Mark, 63, a consultant engineer, spent five years restoring his Rolls-Royce. But far from being mollycoddled, it's in regular use. ‘I even go to the supermarket in it,’ he says.
So any concerns about getting from Brae Cottage to the Midland Hotel lasted no longer than the first 100 yards along the A34, with the car easily keeping pace with traffic, and showing no signs of distress in jams. His longest trip was to a Rolls-Royce event at Burghley House, in Lincolnshire, and then an award for the best privately-restored car was an unexpected bonus.
‘The car was originally sold to someone called R C Irwin, in Manchester, and he was the first secretary of the London North Western Railway Company. He owned the car, as far as we can tell, until around the war,’ adds Mark.
‘After the war, it disappears until 1963, where it comes up again in the Manchester Evening News archives, for sale on a garage forecourt for £164. Apparently, it was bought by the guy I bought it from. He had it till 1971, when he took it to pieces.’
Mark acquired it, and completely restored it, including refurbishing and recreating the bodywork originally coach-built by Arnold's.
‘As an engineer, once you start working on one of these, you realise just how different the quality of the engineering work is. The internal construction in the engine is just leagues ahead of anything else of its time,’ Mark says.
The road trip started at Brae Cottage, to which the owners, who prefer to remain anonymous, kindly allowed access. Much of Royce's favourite and significant aspects and elements remain, including a greenhouse, which can boast Rolls-Royce engineering in its construction. Henry Royce engineered a mechanism to allow the single movement of one lever to open all the windows, and engineer Mark got very excited when he saw the innards of the now defunct greenhouse boiler which were also advanced for their time.
He was also excited about simply being in the grounds of Brae Cottage. ‘The membership is going to be very jealous of me, especially getting the opportunity to park my Rolls-Royce in the gate next to the Brae Cottage sign. It's our Holy Grail photo,’ he whispers.

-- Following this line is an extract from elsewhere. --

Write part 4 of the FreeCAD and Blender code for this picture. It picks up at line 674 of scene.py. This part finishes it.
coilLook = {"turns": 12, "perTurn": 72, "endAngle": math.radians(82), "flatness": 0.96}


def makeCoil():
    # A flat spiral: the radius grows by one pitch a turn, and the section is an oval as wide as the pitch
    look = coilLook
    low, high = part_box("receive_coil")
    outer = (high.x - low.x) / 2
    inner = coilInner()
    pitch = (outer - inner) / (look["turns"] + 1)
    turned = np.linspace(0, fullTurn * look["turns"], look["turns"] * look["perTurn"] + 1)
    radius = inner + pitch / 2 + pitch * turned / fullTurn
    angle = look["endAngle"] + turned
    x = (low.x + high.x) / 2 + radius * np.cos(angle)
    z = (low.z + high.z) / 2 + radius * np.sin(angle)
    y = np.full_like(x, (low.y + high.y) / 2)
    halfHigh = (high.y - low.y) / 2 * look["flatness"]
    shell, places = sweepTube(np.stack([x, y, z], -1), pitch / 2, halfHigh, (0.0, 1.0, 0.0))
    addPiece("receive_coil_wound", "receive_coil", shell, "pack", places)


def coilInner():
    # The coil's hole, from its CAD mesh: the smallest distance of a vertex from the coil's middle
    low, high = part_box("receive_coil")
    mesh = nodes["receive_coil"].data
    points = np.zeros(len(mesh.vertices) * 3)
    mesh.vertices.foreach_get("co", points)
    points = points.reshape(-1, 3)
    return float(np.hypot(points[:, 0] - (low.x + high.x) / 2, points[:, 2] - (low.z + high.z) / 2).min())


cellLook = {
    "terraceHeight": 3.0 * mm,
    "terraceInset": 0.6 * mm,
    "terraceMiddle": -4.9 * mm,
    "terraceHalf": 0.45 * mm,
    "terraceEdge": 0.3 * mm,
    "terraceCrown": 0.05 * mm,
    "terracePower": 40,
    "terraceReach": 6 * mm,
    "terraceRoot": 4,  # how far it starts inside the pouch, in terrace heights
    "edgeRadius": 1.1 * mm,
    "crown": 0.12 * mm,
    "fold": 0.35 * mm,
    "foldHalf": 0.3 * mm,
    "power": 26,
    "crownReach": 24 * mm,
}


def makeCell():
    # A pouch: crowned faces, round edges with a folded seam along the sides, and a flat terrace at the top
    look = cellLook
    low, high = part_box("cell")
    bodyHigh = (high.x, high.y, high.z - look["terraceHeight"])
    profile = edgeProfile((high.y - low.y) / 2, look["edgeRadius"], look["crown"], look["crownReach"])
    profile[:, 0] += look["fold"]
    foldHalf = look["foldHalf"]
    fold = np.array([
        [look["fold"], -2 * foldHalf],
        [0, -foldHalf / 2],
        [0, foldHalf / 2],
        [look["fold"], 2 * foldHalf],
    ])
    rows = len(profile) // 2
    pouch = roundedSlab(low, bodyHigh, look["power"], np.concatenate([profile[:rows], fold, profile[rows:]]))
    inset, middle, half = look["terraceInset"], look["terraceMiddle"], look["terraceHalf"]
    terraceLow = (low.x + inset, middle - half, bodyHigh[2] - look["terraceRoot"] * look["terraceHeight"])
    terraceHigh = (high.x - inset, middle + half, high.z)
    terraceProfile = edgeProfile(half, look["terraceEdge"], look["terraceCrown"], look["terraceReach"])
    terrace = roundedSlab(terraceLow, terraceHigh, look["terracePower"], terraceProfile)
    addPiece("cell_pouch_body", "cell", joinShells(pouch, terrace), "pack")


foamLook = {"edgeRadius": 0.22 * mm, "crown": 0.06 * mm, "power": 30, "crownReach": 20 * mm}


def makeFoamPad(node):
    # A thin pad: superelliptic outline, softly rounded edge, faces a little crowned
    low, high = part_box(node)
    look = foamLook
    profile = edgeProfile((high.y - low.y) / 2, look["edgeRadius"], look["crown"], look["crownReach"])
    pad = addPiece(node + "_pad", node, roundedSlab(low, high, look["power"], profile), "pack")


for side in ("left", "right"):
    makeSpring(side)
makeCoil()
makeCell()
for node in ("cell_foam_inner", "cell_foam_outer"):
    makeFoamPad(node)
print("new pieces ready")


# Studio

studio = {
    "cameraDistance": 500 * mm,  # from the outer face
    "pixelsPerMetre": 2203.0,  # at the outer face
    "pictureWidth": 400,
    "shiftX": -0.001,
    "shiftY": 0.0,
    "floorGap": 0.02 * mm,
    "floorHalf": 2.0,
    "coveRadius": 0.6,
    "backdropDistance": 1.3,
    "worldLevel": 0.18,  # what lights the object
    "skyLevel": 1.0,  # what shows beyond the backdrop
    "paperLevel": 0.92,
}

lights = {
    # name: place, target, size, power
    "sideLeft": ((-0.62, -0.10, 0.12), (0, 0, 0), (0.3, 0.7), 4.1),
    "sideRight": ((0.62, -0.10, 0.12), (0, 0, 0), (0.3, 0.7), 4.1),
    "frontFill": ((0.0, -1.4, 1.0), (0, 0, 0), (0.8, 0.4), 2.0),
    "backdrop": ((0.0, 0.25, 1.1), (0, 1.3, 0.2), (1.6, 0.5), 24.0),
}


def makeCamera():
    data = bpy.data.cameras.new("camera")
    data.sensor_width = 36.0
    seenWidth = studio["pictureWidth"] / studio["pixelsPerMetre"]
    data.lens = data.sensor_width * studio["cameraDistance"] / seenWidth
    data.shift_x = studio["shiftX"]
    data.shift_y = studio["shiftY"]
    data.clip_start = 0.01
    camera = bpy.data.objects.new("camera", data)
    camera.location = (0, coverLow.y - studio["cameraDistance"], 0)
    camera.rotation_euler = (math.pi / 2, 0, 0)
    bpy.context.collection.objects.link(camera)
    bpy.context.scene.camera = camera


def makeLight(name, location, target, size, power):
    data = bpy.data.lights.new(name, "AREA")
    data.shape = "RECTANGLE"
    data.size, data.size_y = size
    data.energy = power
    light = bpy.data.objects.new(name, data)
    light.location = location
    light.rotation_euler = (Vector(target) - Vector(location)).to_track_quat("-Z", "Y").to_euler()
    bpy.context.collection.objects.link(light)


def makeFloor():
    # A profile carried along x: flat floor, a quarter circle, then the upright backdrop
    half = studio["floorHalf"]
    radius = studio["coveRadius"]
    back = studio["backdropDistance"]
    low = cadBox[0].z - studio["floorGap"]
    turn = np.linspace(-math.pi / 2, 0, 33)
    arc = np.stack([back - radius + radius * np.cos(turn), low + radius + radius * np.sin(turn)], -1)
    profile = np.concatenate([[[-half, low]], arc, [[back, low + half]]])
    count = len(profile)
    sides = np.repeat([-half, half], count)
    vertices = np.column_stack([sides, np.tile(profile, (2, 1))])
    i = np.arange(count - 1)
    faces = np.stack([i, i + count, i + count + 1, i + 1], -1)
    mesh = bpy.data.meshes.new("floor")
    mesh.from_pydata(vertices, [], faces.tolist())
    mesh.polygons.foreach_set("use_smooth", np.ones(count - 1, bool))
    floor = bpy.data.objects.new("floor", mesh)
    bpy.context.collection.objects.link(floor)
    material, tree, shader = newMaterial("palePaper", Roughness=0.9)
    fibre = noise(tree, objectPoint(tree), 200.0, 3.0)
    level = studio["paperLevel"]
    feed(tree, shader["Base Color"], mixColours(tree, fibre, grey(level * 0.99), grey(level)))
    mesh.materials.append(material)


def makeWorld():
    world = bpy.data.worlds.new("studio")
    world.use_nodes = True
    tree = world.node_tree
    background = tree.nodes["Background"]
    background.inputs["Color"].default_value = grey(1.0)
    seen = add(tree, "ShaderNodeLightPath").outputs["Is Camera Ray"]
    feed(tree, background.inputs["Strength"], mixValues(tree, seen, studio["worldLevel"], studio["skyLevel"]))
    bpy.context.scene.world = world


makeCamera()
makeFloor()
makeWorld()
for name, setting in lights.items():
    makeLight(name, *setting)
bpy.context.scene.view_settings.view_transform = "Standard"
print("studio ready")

Rick Dallimore, who recently retired from estate agents Meller Braggins, oversaw the sale of Brae Cottage to its current owners. ‘Royce was an electrical engineer, and Brae Cottage was the first house in the area to have electricity. I obviously saw a great deal of it when it went up for sale, and many of the original features remain.’
Rick, by coincidence, also has a vintage Rolls-Royce which was once owned by George Formby.
Our journey pauses at the site of the William Arnold (Manchester) Limited coachworks on Upper Brook Street, Manchester, where is little to see in terms of heritage – it has long since become modern housing, as has our next stop, the Hacienda, now apartments, but once the meeting place for another significant group of change-makers.
Andy Spinoza says: ‘The broadcaster, music manager and producer Tony Wilson said Manchester's history was manufacturing, but the production line of the future was going to be music, art, fashion, design, images, the society of the spectacle, and the Hacienda and Factory Records were part of that.
‘And, actually, the City Council basically exploited that. What he said to the City Council led it to back the Hacienda when it was in trouble with the police. Any other city in the world would have closed Hacienda down, but the council lobbied the police and the magistrates and said 'we've got to keep this place open'.
‘It's known worldwide and it played a part in the new economy: music, arts, tourism all adding up to the profile of the city going global.’
From the Hacienda, our roadtrip took us to The Midland which may or may not have been the scene of that historic meeting between Charles Rolls and Henry Royce.
‘They certainly met and they certainly were in Manchester,’ Mark says. ‘But whether the actual meeting was formal and whether it was at the Midland Hotel, opinions differ.
‘By the stage that they met, Henry Royce would have had his factory well established in Manchester. Royce was essentially an electrical engineer and he was making electrical machinery, generators, dynamos, electrically operated cranes and things for many years before he met Charles Rolls.
‘They could well have met at any of his premises in Manchester, and then gone for a drink at the Midland Hotel afterwards or whatever, who knows? But the story that they formally met at a meeting at the Midland, I don't know...’
Some Manchester historians have tried to track their likely steps. It’s all conjecture, but the Midland certainly played its part.
The hotel has undoubtedly a major role in the city’s story. For Andy, it was a hub for news generation and interviews.
‘People would come from around the world and there were only two or three good hotels in Manchester at that time. The Midland was the hotel for top people, so Granada TV would put their stars in there.
‘As a gossip columnist, I'd walk into the Midland and see actors, politicians, city leaders scattered around the reception area, or, you know, having sotto voce conversations about whatever projects they were working on.’
Just as two visionary men may have been doing there 120 years ago.